» **TASK REQUIREMENTS**: Wherever a line below holds the word "Vector", copy that line.

>> start RECORDS SHOWN

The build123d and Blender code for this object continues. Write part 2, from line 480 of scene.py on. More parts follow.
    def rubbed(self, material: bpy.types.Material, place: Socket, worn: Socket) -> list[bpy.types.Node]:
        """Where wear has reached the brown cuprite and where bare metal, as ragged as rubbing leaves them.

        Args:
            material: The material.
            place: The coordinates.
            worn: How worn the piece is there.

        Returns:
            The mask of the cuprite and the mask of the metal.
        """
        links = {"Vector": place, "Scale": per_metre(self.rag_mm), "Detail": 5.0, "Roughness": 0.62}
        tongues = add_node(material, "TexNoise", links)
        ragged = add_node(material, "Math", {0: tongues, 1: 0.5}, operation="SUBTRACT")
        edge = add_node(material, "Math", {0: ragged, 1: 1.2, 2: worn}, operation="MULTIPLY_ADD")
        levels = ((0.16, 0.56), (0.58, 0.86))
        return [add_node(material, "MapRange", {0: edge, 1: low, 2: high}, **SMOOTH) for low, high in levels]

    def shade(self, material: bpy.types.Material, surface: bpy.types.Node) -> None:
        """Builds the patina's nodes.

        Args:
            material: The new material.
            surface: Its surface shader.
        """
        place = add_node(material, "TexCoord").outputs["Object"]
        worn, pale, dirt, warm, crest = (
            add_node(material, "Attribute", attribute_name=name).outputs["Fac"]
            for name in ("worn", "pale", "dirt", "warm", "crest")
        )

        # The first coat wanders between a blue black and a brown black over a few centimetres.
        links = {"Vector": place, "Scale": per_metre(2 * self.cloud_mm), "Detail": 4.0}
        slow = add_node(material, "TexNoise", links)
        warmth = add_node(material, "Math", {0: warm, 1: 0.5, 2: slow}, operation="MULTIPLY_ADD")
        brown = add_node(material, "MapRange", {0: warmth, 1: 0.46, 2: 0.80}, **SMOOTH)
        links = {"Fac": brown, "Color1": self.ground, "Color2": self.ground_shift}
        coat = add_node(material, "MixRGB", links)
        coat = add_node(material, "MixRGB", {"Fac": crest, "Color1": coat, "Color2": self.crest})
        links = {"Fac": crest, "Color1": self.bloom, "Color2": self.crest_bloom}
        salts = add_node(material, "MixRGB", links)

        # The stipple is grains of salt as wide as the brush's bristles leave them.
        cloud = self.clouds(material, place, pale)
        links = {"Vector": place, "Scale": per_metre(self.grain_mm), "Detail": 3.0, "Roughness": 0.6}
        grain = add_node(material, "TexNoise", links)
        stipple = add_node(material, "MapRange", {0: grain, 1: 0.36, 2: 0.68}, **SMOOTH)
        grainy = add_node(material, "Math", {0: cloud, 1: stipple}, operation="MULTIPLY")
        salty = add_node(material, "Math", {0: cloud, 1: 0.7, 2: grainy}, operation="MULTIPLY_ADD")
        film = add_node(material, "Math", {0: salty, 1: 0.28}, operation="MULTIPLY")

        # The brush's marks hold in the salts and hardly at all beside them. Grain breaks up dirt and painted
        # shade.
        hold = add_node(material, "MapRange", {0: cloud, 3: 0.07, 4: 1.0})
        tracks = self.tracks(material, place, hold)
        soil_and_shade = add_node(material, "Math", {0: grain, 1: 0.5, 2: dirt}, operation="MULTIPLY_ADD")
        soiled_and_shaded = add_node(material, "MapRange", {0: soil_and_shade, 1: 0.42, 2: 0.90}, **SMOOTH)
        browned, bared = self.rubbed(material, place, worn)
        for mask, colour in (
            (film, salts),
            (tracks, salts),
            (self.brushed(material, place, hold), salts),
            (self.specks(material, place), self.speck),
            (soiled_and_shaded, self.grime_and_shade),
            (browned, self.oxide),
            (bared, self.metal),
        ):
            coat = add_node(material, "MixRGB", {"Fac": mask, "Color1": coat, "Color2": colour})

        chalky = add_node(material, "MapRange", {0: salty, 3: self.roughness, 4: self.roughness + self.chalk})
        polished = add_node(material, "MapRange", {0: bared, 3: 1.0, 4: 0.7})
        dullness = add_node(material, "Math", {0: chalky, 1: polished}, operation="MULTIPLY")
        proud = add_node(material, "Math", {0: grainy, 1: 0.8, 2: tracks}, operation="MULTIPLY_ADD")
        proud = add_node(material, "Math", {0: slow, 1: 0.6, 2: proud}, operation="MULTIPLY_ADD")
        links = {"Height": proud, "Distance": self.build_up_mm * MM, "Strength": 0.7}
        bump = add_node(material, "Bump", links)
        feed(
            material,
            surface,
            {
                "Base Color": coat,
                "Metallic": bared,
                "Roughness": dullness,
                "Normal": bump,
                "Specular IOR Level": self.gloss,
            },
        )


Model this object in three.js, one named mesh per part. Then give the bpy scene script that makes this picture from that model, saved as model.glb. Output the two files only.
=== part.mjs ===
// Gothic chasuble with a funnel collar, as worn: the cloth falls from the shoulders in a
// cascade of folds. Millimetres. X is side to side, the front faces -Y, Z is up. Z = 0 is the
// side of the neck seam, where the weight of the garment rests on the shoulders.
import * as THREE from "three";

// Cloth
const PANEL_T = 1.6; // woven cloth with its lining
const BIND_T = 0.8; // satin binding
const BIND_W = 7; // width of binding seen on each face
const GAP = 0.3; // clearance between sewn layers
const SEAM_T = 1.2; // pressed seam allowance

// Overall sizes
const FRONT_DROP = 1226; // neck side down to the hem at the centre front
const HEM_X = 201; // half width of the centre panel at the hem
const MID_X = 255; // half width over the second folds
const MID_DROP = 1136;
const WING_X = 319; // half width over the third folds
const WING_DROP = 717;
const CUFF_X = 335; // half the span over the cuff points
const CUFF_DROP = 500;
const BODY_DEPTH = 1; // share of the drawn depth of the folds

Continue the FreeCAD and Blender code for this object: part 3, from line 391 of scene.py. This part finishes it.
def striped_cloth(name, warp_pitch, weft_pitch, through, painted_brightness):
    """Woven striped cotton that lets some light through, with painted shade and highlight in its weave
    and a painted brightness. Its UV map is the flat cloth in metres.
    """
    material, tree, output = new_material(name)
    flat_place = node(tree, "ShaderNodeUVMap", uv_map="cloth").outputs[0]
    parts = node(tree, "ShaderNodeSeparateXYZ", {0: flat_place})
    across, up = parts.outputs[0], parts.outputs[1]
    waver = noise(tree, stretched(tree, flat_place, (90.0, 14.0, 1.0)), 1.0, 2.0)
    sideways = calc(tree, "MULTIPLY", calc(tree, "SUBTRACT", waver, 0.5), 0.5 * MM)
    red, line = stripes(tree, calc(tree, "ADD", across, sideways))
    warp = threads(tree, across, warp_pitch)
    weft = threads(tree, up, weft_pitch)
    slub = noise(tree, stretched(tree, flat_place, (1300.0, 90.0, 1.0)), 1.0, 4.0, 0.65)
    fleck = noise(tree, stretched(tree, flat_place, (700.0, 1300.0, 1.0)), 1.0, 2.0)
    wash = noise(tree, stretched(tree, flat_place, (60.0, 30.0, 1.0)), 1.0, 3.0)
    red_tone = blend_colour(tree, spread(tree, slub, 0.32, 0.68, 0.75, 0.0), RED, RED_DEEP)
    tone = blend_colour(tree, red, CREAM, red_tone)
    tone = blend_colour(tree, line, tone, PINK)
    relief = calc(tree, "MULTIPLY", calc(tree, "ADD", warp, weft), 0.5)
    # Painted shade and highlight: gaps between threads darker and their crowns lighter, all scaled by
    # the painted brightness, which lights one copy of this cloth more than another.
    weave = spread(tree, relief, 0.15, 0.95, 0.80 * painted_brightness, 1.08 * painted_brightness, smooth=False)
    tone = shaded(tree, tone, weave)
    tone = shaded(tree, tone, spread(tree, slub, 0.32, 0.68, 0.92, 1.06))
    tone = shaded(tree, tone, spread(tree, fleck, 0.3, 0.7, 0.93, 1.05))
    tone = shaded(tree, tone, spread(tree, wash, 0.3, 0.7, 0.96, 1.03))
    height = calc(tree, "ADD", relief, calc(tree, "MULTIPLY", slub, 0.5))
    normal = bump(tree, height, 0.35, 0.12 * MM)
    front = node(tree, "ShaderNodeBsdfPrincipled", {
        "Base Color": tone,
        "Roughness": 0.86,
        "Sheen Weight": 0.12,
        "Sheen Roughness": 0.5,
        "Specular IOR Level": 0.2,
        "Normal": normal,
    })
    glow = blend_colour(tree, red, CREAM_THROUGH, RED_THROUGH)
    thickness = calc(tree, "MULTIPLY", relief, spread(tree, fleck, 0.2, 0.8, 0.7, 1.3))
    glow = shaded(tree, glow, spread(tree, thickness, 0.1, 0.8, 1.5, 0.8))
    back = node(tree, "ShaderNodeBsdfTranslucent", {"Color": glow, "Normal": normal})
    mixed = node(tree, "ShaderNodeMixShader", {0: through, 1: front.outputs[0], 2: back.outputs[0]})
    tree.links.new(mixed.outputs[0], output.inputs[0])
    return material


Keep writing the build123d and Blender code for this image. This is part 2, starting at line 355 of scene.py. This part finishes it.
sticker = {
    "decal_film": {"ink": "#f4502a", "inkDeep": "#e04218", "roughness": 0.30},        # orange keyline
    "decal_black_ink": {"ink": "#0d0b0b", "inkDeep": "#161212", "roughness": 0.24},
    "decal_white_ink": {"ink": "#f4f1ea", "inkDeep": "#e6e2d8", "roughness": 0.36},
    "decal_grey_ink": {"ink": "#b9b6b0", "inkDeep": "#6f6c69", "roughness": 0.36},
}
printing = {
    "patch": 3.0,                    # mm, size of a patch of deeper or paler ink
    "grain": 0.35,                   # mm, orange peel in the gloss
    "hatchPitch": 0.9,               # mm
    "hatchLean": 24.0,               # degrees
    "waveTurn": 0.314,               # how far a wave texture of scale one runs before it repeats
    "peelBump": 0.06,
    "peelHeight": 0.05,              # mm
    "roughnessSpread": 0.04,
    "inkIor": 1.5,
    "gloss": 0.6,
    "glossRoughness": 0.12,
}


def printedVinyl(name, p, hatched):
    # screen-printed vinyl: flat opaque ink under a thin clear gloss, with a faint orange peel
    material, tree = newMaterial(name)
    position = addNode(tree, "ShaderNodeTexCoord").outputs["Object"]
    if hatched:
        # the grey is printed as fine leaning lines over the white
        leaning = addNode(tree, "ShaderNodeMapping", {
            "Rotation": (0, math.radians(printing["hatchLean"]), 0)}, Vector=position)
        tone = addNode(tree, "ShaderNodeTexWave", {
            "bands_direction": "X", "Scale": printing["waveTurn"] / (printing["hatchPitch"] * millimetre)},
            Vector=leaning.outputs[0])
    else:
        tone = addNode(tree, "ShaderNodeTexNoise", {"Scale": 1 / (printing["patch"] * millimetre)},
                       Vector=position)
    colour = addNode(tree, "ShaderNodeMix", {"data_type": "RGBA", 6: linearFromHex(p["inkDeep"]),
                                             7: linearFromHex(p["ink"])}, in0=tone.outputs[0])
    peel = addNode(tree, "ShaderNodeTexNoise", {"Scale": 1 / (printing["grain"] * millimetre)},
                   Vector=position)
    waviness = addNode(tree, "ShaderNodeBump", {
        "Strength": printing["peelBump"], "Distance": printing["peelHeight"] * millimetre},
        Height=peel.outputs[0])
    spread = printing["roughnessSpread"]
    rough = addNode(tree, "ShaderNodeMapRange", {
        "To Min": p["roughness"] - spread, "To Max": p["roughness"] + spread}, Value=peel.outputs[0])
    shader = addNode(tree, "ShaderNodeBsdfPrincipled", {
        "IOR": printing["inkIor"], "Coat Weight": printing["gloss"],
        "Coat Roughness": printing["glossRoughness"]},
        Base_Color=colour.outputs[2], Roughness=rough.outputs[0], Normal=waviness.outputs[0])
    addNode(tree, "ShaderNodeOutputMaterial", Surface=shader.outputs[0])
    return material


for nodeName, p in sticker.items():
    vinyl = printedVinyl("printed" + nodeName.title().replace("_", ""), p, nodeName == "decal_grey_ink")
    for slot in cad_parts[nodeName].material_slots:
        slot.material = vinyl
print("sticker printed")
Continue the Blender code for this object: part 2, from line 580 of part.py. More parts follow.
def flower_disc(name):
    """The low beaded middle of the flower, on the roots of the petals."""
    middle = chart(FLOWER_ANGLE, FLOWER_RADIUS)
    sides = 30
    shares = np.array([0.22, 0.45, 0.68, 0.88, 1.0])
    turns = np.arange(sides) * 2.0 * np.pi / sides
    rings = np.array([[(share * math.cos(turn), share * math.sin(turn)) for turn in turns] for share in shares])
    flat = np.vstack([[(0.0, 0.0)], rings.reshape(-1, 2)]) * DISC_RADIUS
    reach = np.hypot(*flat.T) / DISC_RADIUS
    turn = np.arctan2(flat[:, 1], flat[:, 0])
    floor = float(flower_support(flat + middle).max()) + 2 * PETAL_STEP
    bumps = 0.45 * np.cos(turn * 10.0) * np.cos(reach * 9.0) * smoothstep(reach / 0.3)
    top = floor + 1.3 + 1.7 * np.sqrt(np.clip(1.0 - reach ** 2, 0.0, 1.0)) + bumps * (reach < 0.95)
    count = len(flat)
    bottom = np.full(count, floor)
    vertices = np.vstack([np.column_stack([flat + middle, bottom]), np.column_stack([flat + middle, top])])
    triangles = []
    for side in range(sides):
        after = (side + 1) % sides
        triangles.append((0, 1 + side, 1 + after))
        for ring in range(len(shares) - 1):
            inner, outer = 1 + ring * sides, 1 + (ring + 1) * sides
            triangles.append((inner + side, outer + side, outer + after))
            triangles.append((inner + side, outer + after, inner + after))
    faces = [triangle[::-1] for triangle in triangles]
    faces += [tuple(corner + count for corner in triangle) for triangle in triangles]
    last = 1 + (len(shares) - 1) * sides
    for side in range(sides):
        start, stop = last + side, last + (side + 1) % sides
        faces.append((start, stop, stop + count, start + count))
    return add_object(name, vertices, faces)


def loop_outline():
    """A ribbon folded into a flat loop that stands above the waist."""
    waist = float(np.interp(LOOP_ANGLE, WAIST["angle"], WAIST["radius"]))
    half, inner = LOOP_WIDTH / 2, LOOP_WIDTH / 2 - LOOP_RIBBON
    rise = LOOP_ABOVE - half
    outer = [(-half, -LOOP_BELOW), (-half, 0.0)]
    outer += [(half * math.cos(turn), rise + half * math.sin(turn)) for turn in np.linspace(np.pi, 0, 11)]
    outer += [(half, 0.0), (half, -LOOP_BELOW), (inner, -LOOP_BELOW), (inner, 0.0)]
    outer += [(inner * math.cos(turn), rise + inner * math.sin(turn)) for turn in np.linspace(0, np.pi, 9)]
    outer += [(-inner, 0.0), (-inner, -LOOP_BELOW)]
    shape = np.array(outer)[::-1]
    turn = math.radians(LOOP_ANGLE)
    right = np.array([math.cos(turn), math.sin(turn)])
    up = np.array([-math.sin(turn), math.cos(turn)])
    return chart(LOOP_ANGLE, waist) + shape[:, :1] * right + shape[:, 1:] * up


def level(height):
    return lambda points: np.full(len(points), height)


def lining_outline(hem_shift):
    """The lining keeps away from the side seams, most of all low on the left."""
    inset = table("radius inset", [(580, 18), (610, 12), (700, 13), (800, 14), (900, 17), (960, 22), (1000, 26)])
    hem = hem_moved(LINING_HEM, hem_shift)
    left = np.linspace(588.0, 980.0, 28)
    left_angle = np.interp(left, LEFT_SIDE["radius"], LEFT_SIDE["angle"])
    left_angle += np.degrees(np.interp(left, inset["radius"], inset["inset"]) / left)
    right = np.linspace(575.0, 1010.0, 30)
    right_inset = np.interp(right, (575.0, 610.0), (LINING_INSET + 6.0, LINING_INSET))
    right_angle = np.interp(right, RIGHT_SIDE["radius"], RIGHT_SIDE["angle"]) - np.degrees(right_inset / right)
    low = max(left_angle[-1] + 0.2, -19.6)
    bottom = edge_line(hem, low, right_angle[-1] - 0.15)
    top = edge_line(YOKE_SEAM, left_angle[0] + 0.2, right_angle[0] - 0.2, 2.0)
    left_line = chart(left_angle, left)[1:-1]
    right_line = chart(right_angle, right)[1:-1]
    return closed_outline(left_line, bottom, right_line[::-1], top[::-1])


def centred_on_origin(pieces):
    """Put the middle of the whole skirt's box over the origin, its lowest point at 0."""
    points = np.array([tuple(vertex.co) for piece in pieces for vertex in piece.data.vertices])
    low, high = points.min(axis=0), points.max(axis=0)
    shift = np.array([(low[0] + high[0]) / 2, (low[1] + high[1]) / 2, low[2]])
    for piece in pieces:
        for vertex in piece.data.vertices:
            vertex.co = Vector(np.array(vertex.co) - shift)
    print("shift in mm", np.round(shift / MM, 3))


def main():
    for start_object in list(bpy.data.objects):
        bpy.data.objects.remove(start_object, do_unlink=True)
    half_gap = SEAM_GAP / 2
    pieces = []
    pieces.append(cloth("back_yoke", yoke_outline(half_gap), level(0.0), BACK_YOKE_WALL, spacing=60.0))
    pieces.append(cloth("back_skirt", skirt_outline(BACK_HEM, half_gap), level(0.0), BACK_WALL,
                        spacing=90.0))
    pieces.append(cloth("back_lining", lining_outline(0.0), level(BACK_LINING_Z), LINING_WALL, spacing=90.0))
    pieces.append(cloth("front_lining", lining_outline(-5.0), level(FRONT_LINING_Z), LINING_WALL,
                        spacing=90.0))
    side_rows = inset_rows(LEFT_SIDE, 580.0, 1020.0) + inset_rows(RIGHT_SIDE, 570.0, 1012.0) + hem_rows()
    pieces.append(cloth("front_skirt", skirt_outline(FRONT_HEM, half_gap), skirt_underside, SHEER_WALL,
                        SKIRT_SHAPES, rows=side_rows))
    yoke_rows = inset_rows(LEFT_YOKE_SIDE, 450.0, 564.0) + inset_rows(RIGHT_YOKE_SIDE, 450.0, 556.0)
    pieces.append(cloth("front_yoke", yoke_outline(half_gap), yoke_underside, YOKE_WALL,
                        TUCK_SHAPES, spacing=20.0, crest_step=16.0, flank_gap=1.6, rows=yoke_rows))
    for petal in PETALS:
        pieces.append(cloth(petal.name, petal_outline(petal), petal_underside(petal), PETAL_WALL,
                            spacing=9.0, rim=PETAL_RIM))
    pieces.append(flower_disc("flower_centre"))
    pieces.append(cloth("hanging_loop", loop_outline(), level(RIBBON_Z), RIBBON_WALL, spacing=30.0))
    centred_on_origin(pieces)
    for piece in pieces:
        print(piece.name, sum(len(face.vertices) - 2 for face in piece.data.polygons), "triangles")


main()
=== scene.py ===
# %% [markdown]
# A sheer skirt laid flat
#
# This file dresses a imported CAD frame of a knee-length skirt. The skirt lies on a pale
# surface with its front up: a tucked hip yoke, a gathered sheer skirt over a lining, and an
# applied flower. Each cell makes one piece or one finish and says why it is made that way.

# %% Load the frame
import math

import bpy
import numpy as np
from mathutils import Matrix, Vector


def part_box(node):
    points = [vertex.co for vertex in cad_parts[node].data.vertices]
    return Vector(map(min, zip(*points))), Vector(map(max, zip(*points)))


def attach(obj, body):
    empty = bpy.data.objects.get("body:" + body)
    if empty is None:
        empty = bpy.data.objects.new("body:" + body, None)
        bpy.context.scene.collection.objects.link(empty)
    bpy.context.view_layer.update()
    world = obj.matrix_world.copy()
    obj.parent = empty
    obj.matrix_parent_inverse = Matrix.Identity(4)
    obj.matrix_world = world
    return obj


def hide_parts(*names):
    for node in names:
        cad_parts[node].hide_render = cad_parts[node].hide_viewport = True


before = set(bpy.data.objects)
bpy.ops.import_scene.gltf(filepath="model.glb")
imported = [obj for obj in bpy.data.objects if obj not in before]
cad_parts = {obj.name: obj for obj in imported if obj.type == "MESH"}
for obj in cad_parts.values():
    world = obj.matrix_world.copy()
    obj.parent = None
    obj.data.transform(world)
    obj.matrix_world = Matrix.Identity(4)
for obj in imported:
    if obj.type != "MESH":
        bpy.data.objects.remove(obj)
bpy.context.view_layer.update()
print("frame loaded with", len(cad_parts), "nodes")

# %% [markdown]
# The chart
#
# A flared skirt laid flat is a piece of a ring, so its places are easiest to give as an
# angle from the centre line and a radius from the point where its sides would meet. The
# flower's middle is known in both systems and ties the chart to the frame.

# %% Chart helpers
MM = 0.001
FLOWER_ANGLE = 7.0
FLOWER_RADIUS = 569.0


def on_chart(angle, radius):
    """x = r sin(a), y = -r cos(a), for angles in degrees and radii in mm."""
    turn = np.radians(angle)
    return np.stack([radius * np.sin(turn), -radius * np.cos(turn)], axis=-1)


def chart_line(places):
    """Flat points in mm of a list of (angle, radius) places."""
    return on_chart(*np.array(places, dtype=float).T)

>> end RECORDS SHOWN

» **SOLUTION TO THIS EXERCISE**:
        links = {"Vector": place, "Scale": per_metre(self.rag_mm), "Detail": 5.0, "Roughness": 0.62}
        links = {"Vector": place, "Scale": per_metre(2 * self.cloud_mm), "Detail": 4.0}
        links = {"Vector": place, "Scale": per_metre(self.grain_mm), "Detail": 3.0, "Roughness": 0.6}
            "Rotation": (0, math.radians(printing["hatchLean"]), 0)}, Vector=position)
            Vector=leaning.outputs[0])
                       Vector=position)
                   Vector=position)
            vertex.co = Vector(np.array(vertex.co) - shift)
from mathutils import Matrix, Vector
    return Vector(map(min, zip(*points))), Vector(map(max, zip(*points)))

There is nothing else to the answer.